Letting the pot scorch or run dry.
Target: Liquid should stay just above the beans throughout; top up with hot water as needed and keep the heat low.
Why it matters: As beans absorb water the level drops, and the starchy, fatty broth catches and burns on a dry, hot bottom — scorch flavor is irreversible and taints the whole pot. A heavy pot and gentle heat are your insurance.
What to do: Check the level periodically, add hot (not cold) water to keep the beans submerged, and if it has thickened too far near the end, loosen with a splash of water to your preferred consistency.
What to look for
- The browned pork before the beans go in: a deep, even golden-brown crust on the cubes, with brown fond (the toasted browned bits left on the bottom of the pot, packed with flavor) stuck to the pot — that color is the Maillard reaction (the browning that builds deep savory flavor), and it seeds the whole stew's depth.

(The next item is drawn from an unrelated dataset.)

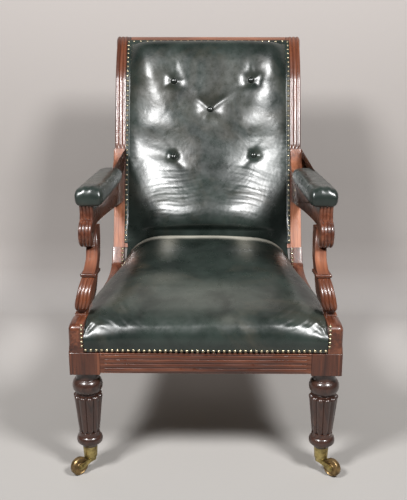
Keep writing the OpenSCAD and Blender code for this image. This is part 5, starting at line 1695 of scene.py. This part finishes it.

- The simmer itself: the surface only trembling, with a bubble breaking now and then — not a churning boil. This is the single best visual guarantee of intact beans.
- A bean tested between your fingers: it crushes to a smooth, creamy interior with no chalky center — that, not the clock, tells you the beans are done and ready for final salting.
- The finished broth: glossy and lightly thickened, stained orange-red by the pimentón and rendered chorizo fat, coating a spoon — if it is thin and watery, simmer uncovered a few more minutes; if claggy, loosen with hot water.
A note on history
Fabes (the large white beans of fabada) have been grown and eaten in Asturias since at least the 16th century, but the dish as we know it is more recent: written references to fabada appear only in the 19th century, with the first known mention an 1884 advertisement in the Gijón newspaper El Comercio (Wikipedia, Campo Grande). Beans had reached Spain from the Americas centuries earlier, but it was the cool, damp climate of Asturias that suited them — especially the prized fabes de la Granja — and a humble farm stew slowly became a Sunday staple and a symbol of Asturian identity (Your Spanish Corner).